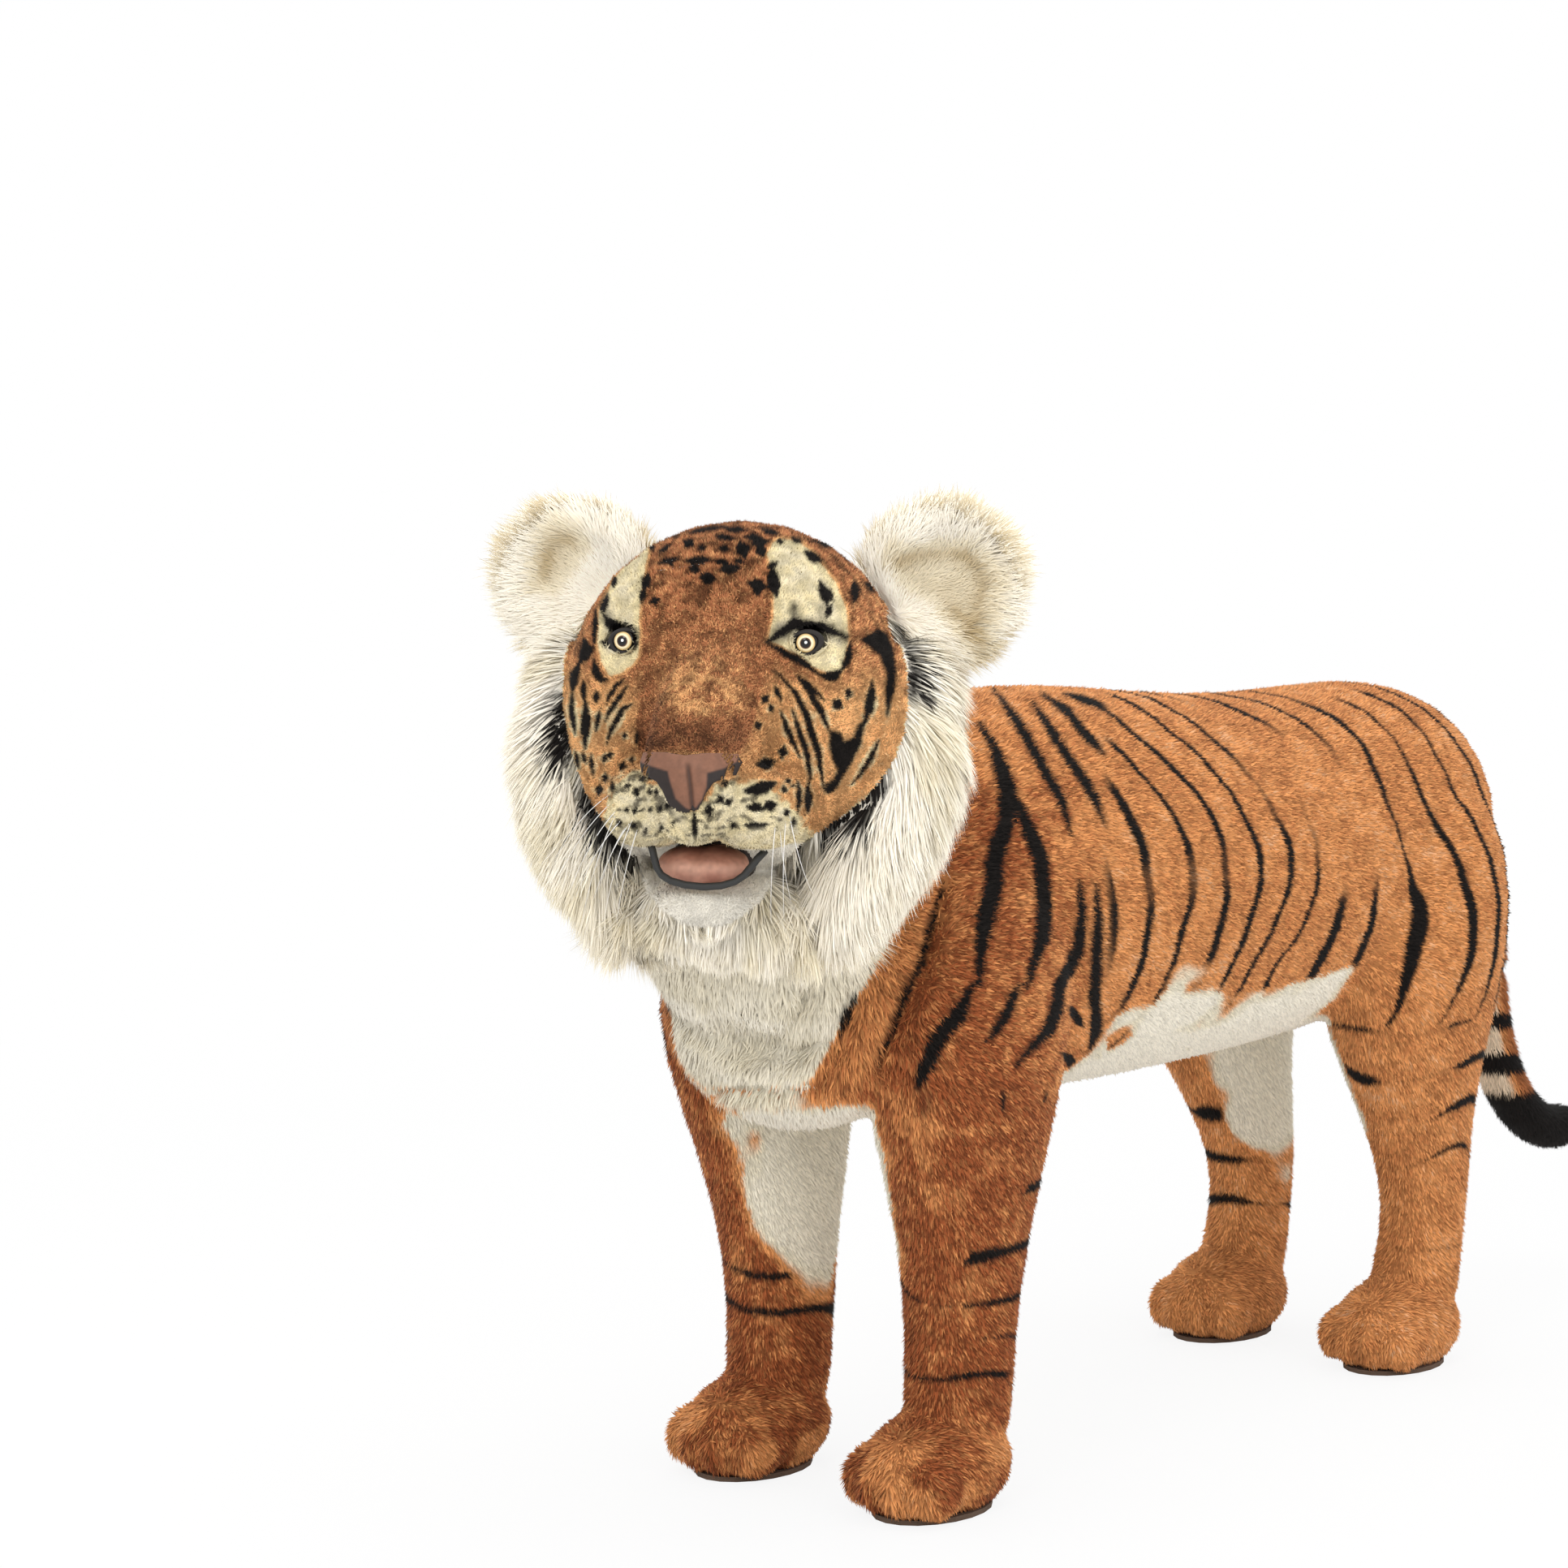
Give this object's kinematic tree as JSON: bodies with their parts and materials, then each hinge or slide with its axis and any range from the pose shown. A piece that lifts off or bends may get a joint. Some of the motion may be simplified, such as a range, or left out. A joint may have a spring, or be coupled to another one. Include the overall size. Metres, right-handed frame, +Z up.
{
  "type": "plush tiger",
  "caption": "Life-size standing plush tiger with a swivelling head, sprung ears, a posable tail and a steel frame inside the stuffed body and legs.",
  "frame": {"origin": "middle of the part's box in plan, at the floor under the soles", "axes": "+Z up, -Y the way the body faces, +X the tiger's left"},
  "size_m": [0.4778, 1.7886, 0.9684],
  "materials": {
    "striped_plush": "matte",
    "white_plush": "matte",
    "long_cream_plush": "matte",
    "dark_felt": "matte",
    "tongue_felt": "matte",
    "nose_leather": "satin",
    "eye_glass": "gloss",
    "sole_suede": "matte",
    "board": "matte",
    "steel": "satin"
  },
  "bodies": {
    "body": {"trunk": "striped_plush", "neck": "white_plush", "spine_tube": "steel", "front_crossbar": "steel", "hind_crossbar": "steel", "neck_post": "steel", "neck_disc": "board", "front_left_leg": "striped_plush", "front_left_paw": "striped_plush", "front_left_sole": "sole_suede", "front_left_leg_rod": "steel", "front_left_foot_plate": "steel", "front_right_leg": "striped_plush", "front_right_paw": "striped_plush", "front_right_sole": "sole_suede", "front_right_leg_rod": "steel", "front_right_foot_plate": "steel", "hind_left_leg": "striped_plush", "hind_left_paw": "striped_plush", "hind_left_sole": "sole_suede", "hind_left_leg_rod": "steel", "hind_left_foot_plate": "steel", "hind_right_leg": "striped_plush", "hind_right_paw": "striped_plush", "hind_right_sole": "sole_suede", "hind_right_leg_rod": "steel", "hind_right_foot_plate": "steel"},
    "head": {"head": "striped_plush", "snout": "striped_plush", "muzzle_left": "white_plush", "muzzle_right": "white_plush", "lower_jaw": "white_plush", "mouth_lining": "dark_felt", "tongue": "tongue_felt", "nose_leather": "nose_leather", "eye_left": "eye_glass", "eye_right": "eye_glass", "eye_washer_left": "steel", "eye_washer_right": "steel", "eyelid_left": "dark_felt", "eyelid_right": "dark_felt", "ruff_left": "long_cream_plush", "ruff_right": "long_cream_plush", "ruff_throat": "long_cream_plush", "head_disc": "board", "swivel_bolt": "steel"},
    "ear_left": {"ear_left": "long_cream_plush"},
    "ear_right": {"ear_right": "long_cream_plush"},
    "tail": {"tail_base": "striped_plush"},
    "tail_end": {"tail_tip": "striped_plush"}
  },
  "joints": [
    {"name": "head_turn", "type": "hinge", "parent": "body", "child": "head", "pos_m": [-0.01924, -0.60172, 0.706], "axis": [0, 0, 1], "range_deg": [-65, 7]},
    {"name": "ear_left_fold", "type": "hinge", "parent": "head", "child": "ear_left", "pos_m": [0.10853, -0.58235, 0.86183], "axis": [-0.5385, -0.2985, 0.788], "range_deg": [-18, 18], "stiffness_Nm_per_rad": 1},
    {"name": "ear_right_fold", "type": "hinge", "parent": "head", "child": "ear_right", "pos_m": [-0.10338, -0.69981, 0.86183], "axis": [0.5385, 0.2985, 0.788], "range_deg": [-18, 18], "stiffness_Nm_per_rad": 1},
    {"name": "tail_lift", "type": "hinge", "parent": "body", "child": "tail", "pos_m": [-0.01924, 0.53027, 0.676], "axis": [1, 0, 0], "range_deg": [-8, 45]},
    {"name": "tail_curl", "type": "hinge", "parent": "tail", "child": "tail_end", "pos_m": [-0.01924, 0.68027, 0.421], "axis": [1, 0, 0], "range_deg": [-30, 40]}
  ]
}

Task details
Every line above should be printed again exactly as it stands.

Full answer
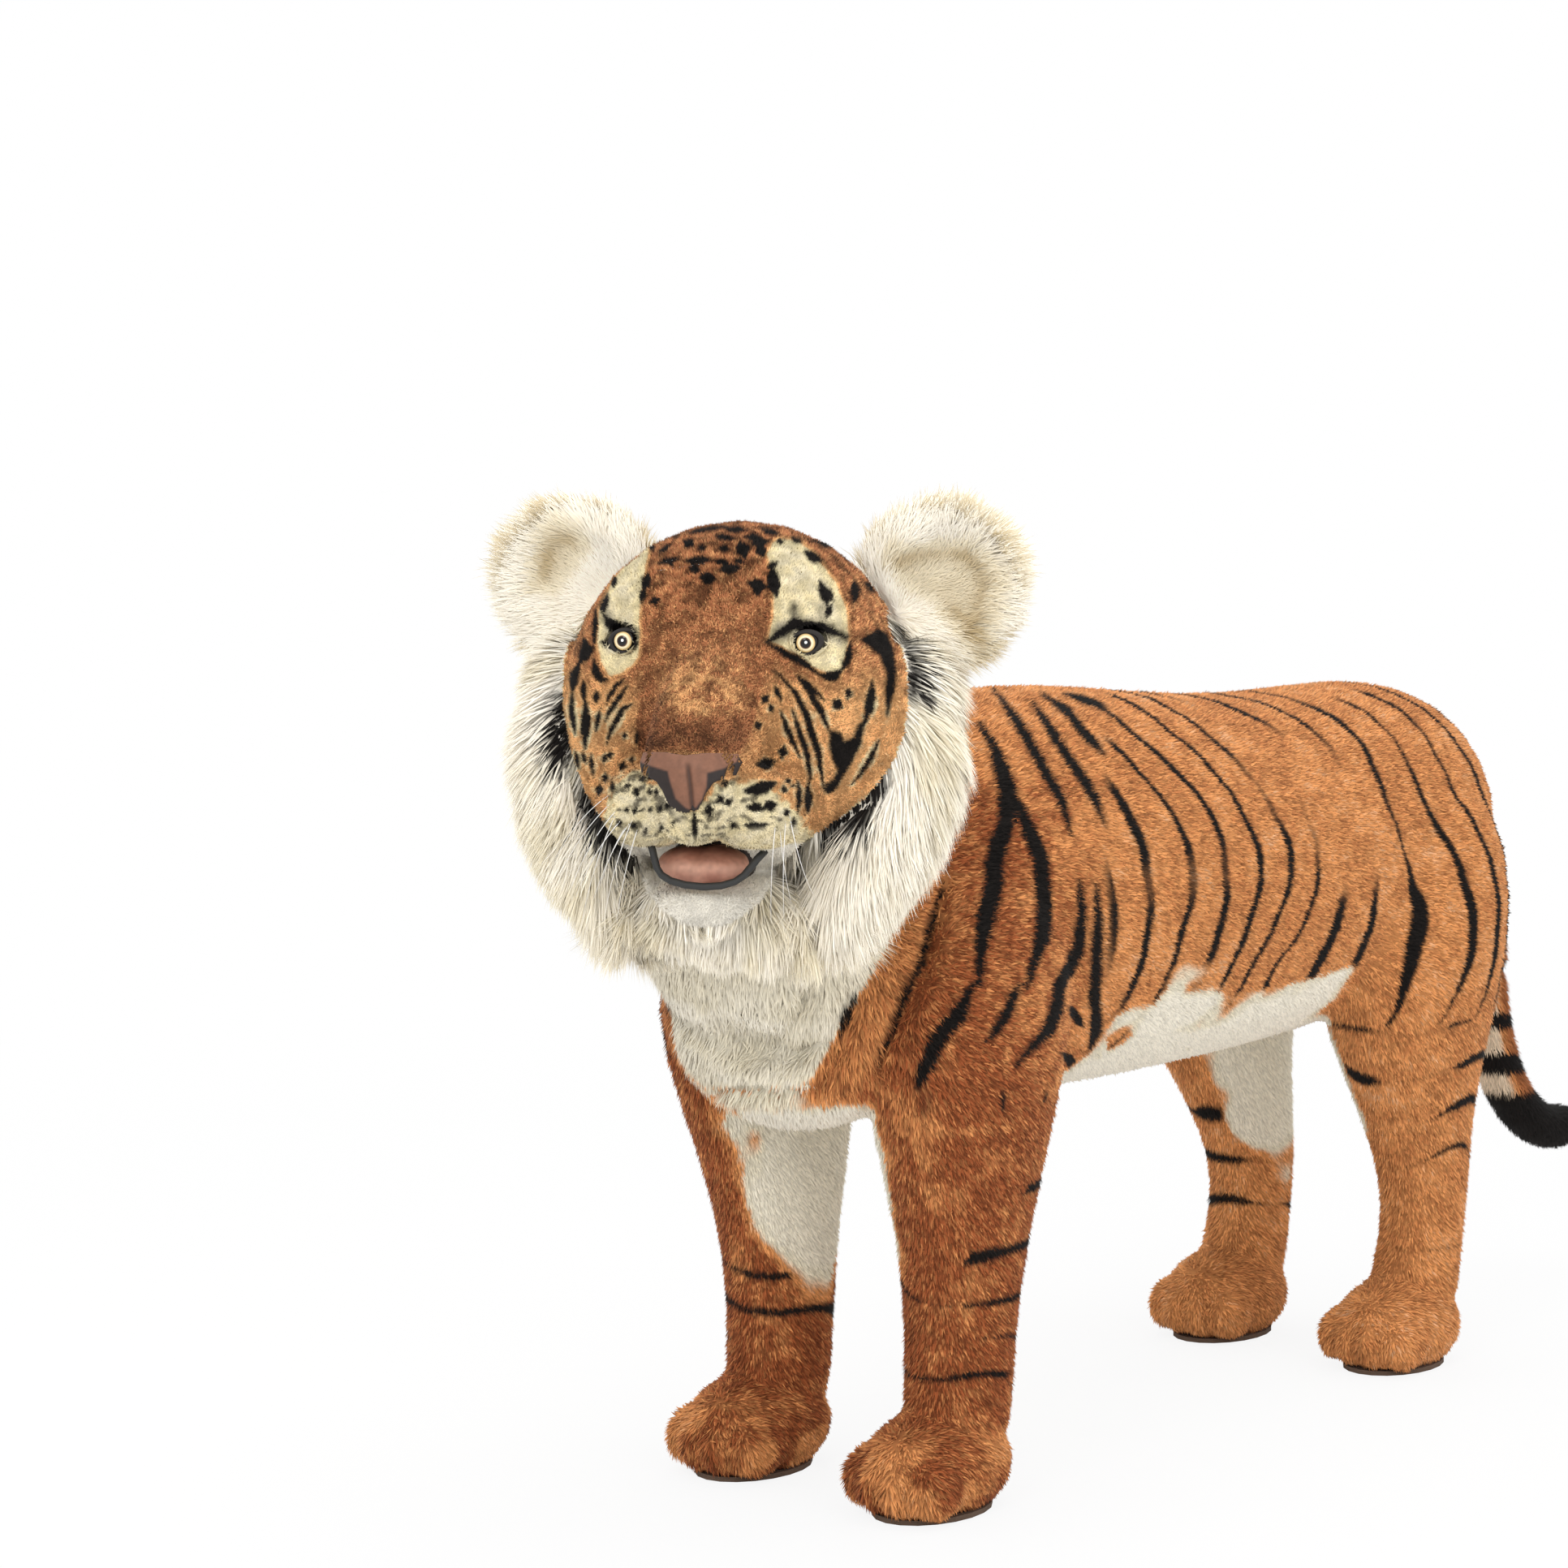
Give this object's kinematic tree as JSON: bodies with their parts and materials, then each hinge or slide with its axis and any range from the pose shown. A piece that lifts off or bends may get a joint. Some of the motion may be simplified, such as a range, or left out. A joint may have a spring, or be coupled to another one. Include the overall size. Metres, right-handed frame, +Z up.
{
  "type": "plush tiger",
  "caption": "Life-size standing plush tiger with a swivelling head, sprung ears, a posable tail and a steel frame inside the stuffed body and legs.",
  "frame": {"origin": "middle of the part's box in plan, at the floor under the soles", "axes": "+Z up, -Y the way the body faces, +X the tiger's left"},
  "size_m": [0.4778, 1.7886, 0.9684],
  "materials": {
    "striped_plush": "matte",
    "white_plush": "matte",
    "long_cream_plush": "matte",
    "dark_felt": "matte",
    "tongue_felt": "matte",
    "nose_leather": "satin",
    "eye_glass": "gloss",
    "sole_suede": "matte",
    "board": "matte",
    "steel": "satin"
  },
  "bodies": {
    "body": {"trunk": "striped_plush", "neck": "white_plush", "spine_tube": "steel", "front_crossbar": "steel", "hind_crossbar": "steel", "neck_post": "steel", "neck_disc": "board", "front_left_leg": "striped_plush", "front_left_paw": "striped_plush", "front_left_sole": "sole_suede", "front_left_leg_rod": "steel", "front_left_foot_plate": "steel", "front_right_leg": "striped_plush", "front_right_paw": "striped_plush", "front_right_sole": "sole_suede", "front_right_leg_rod": "steel", "front_right_foot_plate": "steel", "hind_left_leg": "striped_plush", "hind_left_paw": "striped_plush", "hind_left_sole": "sole_suede", "hind_left_leg_rod": "steel", "hind_left_foot_plate": "steel", "hind_right_leg": "striped_plush", "hind_right_paw": "striped_plush", "hind_right_sole": "sole_suede", "hind_right_leg_rod": "steel", "hind_right_foot_plate": "steel"},
    "head": {"head": "striped_plush", "snout": "striped_plush", "muzzle_left": "white_plush", "muzzle_right": "white_plush", "lower_jaw": "white_plush", "mouth_lining": "dark_felt", "tongue": "tongue_felt", "nose_leather": "nose_leather", "eye_left": "eye_glass", "eye_right": "eye_glass", "eye_washer_left": "steel", "eye_washer_right": "steel", "eyelid_left": "dark_felt", "eyelid_right": "dark_felt", "ruff_left": "long_cream_plush", "ruff_right": "long_cream_plush", "ruff_throat": "long_cream_plush", "head_disc": "board", "swivel_bolt": "steel"},
    "ear_left": {"ear_left": "long_cream_plush"},
    "ear_right": {"ear_right": "long_cream_plush"},
    "tail": {"tail_base": "striped_plush"},
    "tail_end": {"tail_tip": "striped_plush"}
  },
  "joints": [
    {"name": "head_turn", "type": "hinge", "parent": "body", "child": "head", "pos_m": [-0.01924, -0.60172, 0.706], "axis": [0, 0, 1], "range_deg": [-65, 7]},
    {"name": "ear_left_fold", "type": "hinge", "parent": "head", "child": "ear_left", "pos_m": [0.10853, -0.58235, 0.86183], "axis": [-0.5385, -0.2985, 0.788], "range_deg": [-18, 18], "stiffness_Nm_per_rad": 1},
    {"name": "ear_right_fold", "type": "hinge", "parent": "head", "child": "ear_right", "pos_m": [-0.10338, -0.69981, 0.86183], "axis": [0.5385, 0.2985, 0.788], "range_deg": [-18, 18], "stiffness_Nm_per_rad": 1},
    {"name": "tail_lift", "type": "hinge", "parent": "body", "child": "tail", "pos_m": [-0.01924, 0.53027, 0.676], "axis": [1, 0, 0], "range_deg": [-8, 45]},
    {"name": "tail_curl", "type": "hinge", "parent": "tail", "child": "tail_end", "pos_m": [-0.01924, 0.68027, 0.421], "axis": [1, 0, 0], "range_deg": [-30, 40]}
  ]
}